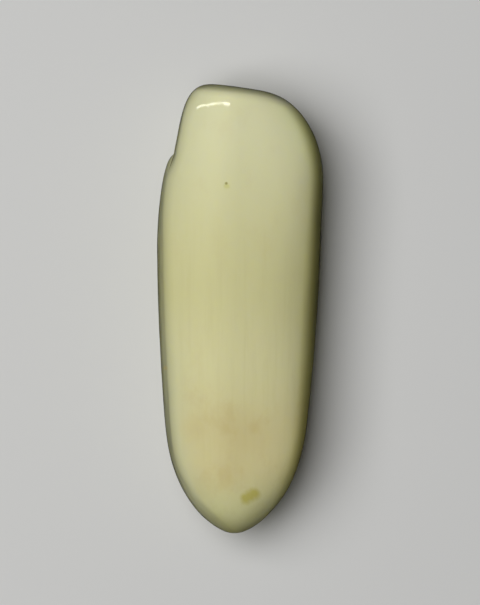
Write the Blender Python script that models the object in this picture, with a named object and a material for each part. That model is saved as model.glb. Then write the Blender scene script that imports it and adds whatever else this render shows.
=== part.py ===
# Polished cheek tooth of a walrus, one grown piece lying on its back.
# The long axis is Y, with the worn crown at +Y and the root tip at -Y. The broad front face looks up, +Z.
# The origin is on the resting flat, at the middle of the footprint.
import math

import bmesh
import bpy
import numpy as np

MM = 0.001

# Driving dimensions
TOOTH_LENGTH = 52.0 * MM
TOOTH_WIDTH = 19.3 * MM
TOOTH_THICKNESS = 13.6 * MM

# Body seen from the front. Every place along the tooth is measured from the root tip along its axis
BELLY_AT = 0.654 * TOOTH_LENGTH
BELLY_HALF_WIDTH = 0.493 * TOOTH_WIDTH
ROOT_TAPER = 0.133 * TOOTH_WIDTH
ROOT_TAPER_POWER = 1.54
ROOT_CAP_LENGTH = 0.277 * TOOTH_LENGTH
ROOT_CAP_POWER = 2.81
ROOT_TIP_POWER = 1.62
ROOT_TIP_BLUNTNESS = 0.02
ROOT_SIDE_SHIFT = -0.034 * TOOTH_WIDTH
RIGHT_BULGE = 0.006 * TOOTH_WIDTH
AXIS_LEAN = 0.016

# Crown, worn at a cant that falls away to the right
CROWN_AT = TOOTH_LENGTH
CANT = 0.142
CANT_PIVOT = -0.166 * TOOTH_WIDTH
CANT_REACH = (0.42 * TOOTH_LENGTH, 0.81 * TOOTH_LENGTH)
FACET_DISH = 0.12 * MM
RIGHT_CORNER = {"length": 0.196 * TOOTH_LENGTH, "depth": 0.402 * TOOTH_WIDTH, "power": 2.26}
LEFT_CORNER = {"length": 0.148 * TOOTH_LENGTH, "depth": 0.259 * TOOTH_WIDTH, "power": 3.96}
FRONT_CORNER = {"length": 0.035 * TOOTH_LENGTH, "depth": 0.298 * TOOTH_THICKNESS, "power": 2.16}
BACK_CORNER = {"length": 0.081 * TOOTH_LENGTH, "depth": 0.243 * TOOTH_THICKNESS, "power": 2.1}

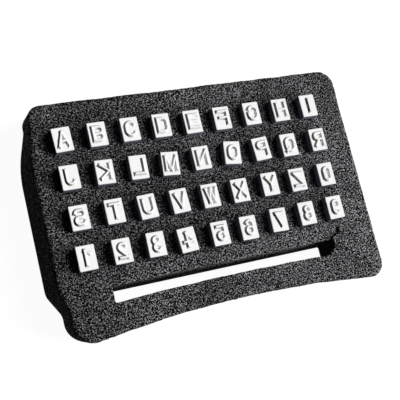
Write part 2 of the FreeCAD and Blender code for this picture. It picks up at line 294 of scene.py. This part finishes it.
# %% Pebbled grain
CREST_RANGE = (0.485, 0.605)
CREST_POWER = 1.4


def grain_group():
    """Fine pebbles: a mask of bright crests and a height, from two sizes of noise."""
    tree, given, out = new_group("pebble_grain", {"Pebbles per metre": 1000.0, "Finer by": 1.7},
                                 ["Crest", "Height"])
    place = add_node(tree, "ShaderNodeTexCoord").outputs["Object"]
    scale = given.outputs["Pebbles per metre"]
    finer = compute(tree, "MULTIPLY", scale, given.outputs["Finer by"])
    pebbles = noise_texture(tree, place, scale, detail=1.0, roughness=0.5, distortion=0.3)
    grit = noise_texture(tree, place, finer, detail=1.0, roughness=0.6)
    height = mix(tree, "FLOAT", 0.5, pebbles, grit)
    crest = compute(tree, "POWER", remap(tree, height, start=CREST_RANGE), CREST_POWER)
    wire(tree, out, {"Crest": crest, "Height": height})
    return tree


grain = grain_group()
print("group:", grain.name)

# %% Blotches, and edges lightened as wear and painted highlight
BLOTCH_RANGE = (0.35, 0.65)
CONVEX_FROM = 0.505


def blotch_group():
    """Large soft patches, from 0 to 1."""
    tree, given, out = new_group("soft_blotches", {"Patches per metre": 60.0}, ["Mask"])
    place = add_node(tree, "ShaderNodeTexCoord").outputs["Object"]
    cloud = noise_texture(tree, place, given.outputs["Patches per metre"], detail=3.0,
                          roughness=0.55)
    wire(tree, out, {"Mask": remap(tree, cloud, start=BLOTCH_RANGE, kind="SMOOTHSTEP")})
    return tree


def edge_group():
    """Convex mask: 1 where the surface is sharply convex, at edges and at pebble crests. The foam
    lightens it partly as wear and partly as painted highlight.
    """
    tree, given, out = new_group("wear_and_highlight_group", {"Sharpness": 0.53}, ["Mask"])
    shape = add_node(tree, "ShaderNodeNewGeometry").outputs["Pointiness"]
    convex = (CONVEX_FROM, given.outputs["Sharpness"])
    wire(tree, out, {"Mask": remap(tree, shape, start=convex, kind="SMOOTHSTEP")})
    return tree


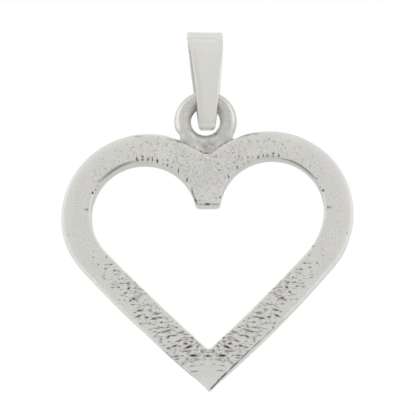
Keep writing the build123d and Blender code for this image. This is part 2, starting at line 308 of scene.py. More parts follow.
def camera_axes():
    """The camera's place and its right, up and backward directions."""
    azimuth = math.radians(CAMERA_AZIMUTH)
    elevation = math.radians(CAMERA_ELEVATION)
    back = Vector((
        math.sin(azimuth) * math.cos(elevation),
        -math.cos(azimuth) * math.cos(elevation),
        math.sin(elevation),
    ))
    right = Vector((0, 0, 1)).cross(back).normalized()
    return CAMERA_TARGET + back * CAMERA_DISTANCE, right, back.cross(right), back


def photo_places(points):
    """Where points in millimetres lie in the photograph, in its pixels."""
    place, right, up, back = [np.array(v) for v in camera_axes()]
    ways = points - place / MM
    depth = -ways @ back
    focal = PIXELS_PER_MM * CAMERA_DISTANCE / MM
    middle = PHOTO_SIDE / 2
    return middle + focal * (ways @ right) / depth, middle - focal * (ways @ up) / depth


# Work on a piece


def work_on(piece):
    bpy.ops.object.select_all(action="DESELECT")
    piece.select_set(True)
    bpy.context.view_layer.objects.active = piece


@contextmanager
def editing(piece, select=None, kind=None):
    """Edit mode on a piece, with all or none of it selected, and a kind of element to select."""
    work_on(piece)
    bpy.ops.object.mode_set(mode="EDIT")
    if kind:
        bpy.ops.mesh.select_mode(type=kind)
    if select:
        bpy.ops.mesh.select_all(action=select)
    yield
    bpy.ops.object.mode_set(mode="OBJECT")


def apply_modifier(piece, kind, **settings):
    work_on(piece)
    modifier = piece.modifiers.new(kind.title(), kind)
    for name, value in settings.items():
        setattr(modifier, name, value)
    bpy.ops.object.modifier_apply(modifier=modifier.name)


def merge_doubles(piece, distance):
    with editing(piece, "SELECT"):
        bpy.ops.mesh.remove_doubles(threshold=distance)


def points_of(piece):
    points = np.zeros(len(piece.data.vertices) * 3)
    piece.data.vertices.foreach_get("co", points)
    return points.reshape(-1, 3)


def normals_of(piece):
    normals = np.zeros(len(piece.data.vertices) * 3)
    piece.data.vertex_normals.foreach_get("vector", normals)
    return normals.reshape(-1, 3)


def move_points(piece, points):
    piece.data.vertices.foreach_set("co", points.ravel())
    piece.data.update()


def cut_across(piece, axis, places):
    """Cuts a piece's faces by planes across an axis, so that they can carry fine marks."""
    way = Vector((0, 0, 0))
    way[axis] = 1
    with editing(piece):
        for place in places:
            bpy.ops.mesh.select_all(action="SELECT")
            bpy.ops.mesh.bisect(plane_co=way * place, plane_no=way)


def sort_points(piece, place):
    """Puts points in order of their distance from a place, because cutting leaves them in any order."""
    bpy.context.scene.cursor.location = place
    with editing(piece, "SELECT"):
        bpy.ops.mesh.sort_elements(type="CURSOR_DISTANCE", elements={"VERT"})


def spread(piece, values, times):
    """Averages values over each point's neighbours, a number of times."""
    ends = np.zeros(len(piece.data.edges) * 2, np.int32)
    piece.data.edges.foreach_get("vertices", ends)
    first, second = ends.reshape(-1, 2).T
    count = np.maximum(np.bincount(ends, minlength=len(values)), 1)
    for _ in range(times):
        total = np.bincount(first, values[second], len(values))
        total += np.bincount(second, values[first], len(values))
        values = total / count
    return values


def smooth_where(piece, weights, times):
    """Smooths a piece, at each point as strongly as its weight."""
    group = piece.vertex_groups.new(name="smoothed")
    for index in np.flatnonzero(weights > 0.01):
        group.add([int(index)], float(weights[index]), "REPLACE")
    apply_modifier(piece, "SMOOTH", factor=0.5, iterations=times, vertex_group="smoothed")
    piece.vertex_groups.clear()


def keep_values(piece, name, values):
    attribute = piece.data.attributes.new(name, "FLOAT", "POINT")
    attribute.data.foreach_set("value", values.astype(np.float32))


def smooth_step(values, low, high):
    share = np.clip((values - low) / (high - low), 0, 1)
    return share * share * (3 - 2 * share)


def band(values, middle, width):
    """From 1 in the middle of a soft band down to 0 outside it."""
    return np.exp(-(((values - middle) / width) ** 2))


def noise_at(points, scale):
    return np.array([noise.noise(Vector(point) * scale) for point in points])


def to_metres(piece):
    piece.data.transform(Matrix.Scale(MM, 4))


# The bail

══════

* Requirements
Starting with the line that contains "Keep writing the", repeat each line exactly, and stop once the line that contains "# Work on a piece" has been repeated.

* Correct response
Keep writing the build123d and Blender code for this image. This is part 2, starting at line 308 of scene.py. More parts follow.
def camera_axes():
    """The camera's place and its right, up and backward directions."""
    azimuth = math.radians(CAMERA_AZIMUTH)
    elevation = math.radians(CAMERA_ELEVATION)
    back = Vector((
        math.sin(azimuth) * math.cos(elevation),
        -math.cos(azimuth) * math.cos(elevation),
        math.sin(elevation),
    ))
    right = Vector((0, 0, 1)).cross(back).normalized()
    return CAMERA_TARGET + back * CAMERA_DISTANCE, right, back.cross(right), back


def photo_places(points):
    """Where points in millimetres lie in the photograph, in its pixels."""
    place, right, up, back = [np.array(v) for v in camera_axes()]
    ways = points - place / MM
    depth = -ways @ back
    focal = PIXELS_PER_MM * CAMERA_DISTANCE / MM
    middle = PHOTO_SIDE / 2
    return middle + focal * (ways @ right) / depth, middle - focal * (ways @ up) / depth


# Work on a piece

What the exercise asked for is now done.